## Task details
Starting with the first line and ending with the line that holds "round its throat.", repeat the material exactly.
— BEGIN Source records —
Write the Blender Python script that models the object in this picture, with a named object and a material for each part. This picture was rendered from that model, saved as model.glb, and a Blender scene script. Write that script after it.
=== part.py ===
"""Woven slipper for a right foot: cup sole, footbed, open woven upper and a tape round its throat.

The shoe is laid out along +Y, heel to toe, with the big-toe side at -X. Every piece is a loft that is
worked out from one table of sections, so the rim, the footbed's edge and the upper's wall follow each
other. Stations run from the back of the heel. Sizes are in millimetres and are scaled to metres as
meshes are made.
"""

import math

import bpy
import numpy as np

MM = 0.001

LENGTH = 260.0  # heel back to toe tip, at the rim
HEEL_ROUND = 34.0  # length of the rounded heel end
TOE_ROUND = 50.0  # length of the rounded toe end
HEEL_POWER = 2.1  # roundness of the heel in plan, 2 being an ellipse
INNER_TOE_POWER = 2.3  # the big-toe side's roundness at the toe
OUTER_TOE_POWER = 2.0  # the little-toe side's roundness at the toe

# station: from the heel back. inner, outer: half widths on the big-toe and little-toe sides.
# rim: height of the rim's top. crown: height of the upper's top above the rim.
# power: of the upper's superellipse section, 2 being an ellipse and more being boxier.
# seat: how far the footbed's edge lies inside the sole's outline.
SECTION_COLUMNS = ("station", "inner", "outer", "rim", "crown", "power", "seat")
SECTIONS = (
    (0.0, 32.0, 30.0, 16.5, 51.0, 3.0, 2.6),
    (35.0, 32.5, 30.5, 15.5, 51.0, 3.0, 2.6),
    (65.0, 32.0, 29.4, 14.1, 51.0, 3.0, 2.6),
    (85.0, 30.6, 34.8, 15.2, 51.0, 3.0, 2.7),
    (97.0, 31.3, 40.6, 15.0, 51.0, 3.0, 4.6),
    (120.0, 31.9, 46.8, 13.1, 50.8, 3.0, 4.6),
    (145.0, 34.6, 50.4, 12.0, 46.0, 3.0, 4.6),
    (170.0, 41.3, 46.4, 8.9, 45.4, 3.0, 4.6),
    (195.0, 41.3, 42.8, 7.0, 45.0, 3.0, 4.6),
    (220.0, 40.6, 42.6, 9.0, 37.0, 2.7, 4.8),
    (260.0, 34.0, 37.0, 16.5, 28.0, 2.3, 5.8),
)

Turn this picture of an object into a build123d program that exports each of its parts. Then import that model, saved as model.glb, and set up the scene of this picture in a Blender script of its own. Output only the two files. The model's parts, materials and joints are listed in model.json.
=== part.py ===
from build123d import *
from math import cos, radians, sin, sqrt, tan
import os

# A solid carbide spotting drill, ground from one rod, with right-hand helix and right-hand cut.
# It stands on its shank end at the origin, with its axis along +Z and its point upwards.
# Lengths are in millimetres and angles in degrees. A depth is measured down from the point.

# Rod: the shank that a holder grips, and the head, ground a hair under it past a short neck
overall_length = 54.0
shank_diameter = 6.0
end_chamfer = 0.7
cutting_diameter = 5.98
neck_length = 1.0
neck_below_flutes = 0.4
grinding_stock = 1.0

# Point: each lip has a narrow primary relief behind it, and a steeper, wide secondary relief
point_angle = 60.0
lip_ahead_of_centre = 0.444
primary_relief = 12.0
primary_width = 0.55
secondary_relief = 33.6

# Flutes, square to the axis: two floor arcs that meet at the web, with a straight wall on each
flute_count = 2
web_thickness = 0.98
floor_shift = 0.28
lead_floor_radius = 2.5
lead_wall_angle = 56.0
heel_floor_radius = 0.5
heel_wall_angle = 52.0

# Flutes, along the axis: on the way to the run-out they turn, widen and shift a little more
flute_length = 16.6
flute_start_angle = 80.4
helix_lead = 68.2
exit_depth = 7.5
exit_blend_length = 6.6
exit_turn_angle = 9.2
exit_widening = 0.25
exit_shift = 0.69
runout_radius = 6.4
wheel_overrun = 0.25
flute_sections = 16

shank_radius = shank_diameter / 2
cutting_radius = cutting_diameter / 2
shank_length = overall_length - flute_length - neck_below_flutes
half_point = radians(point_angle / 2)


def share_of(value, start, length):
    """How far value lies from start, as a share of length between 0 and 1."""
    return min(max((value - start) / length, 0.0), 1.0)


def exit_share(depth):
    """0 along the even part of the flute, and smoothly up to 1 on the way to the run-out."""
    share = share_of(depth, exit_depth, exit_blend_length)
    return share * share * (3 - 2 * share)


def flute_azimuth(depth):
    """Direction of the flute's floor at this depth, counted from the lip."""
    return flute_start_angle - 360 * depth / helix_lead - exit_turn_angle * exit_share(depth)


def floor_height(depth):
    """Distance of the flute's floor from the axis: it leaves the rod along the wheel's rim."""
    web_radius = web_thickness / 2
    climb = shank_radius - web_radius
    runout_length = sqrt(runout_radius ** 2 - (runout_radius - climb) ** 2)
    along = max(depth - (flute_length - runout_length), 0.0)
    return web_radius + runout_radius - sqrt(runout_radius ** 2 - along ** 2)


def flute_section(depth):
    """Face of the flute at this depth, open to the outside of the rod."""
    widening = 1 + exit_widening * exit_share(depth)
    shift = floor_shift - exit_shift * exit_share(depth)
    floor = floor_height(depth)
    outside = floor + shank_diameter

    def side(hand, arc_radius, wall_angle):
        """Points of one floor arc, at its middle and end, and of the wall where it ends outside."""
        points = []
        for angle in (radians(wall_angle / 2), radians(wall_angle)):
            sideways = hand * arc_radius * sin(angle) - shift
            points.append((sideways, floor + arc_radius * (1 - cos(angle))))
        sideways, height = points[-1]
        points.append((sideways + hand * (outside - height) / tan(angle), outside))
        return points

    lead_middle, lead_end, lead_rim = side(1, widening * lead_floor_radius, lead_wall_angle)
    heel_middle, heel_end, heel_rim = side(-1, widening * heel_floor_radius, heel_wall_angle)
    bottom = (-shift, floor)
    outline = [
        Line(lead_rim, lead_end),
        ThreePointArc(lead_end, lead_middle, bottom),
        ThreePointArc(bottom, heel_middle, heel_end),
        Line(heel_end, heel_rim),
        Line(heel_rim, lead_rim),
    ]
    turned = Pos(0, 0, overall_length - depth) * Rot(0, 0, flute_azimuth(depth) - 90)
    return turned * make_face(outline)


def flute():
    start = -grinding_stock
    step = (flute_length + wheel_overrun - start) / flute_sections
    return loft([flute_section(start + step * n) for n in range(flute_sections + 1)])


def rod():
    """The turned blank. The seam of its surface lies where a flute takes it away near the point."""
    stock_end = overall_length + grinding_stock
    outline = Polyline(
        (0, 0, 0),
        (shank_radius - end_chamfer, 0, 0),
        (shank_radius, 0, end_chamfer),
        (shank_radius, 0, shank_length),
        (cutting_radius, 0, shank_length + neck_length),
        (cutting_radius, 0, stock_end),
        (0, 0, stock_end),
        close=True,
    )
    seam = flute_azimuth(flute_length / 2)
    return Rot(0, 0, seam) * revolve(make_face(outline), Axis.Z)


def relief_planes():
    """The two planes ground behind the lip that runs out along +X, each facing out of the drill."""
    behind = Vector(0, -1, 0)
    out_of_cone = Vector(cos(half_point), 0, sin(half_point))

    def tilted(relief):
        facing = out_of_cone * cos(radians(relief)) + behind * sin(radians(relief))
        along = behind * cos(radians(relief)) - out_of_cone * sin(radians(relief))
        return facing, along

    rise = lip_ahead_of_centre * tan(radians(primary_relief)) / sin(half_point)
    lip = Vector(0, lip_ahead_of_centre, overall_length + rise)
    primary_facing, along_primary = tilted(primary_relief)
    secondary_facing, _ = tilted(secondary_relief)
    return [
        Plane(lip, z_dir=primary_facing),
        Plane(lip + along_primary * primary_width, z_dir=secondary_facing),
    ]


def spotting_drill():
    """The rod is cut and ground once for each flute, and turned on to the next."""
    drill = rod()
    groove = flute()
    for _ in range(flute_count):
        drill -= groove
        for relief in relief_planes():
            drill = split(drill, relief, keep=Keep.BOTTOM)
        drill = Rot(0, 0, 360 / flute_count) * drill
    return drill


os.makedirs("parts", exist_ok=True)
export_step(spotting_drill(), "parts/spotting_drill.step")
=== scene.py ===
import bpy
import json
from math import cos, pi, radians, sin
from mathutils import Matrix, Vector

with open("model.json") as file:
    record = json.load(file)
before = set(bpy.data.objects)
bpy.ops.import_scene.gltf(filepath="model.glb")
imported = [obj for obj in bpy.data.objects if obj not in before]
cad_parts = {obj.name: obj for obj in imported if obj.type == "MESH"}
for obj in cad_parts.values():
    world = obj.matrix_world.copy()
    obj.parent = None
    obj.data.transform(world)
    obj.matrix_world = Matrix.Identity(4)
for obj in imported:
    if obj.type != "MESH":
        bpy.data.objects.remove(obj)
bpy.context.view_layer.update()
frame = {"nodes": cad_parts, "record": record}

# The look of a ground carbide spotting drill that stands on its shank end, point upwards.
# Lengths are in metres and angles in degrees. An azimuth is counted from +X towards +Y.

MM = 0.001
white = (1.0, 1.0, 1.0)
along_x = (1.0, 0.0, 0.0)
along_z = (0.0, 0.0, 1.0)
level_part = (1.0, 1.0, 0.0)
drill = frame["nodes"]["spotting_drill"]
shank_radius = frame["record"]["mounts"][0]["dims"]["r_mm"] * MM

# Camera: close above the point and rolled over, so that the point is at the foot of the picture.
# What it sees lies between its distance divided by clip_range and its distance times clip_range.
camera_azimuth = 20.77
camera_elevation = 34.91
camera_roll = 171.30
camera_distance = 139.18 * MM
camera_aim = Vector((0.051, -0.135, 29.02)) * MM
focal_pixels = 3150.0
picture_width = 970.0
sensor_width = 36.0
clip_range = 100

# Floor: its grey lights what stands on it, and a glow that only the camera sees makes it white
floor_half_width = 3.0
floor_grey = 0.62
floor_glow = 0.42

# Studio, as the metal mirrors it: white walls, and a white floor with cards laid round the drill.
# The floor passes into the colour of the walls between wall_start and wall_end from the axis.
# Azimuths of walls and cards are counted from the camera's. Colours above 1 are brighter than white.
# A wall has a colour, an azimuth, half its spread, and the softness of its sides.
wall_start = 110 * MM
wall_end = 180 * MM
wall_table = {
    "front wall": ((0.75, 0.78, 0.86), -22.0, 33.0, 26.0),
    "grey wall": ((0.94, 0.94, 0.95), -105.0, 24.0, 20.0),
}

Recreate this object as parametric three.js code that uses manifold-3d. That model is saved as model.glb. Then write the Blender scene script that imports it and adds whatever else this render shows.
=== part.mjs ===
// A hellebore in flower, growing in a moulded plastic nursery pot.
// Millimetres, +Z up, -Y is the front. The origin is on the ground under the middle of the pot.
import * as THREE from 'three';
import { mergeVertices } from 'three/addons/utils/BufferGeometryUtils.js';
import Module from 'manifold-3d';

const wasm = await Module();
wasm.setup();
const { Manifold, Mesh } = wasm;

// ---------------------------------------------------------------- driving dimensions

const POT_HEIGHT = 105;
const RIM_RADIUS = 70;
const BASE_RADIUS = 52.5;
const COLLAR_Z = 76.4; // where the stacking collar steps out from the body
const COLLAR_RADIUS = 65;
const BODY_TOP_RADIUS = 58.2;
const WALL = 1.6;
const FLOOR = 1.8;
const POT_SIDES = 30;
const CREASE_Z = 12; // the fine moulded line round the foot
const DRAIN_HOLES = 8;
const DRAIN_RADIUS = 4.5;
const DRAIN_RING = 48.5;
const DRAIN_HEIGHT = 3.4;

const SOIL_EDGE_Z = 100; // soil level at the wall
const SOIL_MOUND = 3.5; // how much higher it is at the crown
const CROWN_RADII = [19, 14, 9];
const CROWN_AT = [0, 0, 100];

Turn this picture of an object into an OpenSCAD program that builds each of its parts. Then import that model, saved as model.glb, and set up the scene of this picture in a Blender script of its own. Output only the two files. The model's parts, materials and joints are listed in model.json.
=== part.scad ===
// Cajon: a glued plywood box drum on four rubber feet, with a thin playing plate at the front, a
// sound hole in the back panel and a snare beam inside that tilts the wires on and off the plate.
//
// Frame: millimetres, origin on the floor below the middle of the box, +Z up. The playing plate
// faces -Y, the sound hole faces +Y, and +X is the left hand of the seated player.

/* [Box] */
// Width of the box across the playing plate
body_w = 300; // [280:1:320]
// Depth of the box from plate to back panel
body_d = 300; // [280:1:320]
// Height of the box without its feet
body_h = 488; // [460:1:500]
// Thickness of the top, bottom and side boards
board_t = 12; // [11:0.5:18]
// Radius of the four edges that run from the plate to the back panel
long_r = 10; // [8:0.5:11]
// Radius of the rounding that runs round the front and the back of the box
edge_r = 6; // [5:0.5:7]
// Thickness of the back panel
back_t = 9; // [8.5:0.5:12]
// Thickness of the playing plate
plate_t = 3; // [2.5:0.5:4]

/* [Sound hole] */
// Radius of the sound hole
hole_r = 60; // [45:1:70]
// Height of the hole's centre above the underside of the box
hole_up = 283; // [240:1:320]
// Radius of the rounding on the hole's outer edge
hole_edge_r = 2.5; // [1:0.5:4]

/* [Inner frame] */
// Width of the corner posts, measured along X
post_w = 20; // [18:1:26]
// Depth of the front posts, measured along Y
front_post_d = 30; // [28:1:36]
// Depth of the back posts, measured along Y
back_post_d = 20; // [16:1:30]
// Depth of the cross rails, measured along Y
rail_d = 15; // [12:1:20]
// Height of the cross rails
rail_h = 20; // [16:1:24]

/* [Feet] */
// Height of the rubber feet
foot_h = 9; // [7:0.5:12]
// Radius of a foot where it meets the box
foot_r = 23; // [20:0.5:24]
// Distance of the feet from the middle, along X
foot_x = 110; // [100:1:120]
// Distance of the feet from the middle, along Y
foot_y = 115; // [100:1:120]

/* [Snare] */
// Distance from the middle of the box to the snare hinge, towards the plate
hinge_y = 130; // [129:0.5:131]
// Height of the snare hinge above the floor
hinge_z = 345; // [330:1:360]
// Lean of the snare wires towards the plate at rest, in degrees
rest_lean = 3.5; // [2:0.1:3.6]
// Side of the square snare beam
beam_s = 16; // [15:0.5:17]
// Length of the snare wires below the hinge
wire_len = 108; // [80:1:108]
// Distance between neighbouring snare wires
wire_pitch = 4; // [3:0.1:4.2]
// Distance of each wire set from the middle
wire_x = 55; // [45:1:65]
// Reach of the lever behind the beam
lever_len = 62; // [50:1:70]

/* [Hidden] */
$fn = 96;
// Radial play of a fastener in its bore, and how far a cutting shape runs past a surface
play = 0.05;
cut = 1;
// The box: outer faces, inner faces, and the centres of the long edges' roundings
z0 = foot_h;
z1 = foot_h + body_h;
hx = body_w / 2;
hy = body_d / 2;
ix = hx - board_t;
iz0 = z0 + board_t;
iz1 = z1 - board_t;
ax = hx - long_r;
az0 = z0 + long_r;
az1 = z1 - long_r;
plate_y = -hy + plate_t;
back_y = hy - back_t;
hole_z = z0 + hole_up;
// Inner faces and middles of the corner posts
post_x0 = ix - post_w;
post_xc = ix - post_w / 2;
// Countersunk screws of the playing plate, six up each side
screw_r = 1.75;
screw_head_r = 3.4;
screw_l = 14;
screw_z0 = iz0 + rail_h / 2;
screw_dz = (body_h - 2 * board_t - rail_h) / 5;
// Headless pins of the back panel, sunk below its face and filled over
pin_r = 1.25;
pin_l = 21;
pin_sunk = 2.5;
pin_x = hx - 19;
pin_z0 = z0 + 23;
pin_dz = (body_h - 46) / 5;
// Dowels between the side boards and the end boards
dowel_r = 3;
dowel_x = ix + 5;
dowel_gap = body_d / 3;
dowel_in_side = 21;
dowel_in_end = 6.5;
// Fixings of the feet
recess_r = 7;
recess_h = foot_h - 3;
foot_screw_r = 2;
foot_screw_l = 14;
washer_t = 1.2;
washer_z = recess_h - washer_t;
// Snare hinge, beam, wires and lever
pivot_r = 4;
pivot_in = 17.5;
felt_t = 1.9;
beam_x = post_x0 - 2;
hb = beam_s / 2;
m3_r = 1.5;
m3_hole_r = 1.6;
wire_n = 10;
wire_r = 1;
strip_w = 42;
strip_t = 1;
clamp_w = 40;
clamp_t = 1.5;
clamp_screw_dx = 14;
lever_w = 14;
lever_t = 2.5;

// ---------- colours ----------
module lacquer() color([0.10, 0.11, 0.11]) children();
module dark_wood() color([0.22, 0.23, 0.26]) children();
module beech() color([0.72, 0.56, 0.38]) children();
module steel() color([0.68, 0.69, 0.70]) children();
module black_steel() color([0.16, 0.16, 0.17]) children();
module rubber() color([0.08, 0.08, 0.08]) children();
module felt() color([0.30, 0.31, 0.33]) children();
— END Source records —
## Worked solution
Write the Blender Python script that models the object in this picture, with a named object and a material for each part. This picture was rendered from that model, saved as model.glb, and a Blender scene script. Write that script after it.
=== part.py ===
"""Woven slipper for a right foot: cup sole, footbed, open woven upper and a tape round its throat.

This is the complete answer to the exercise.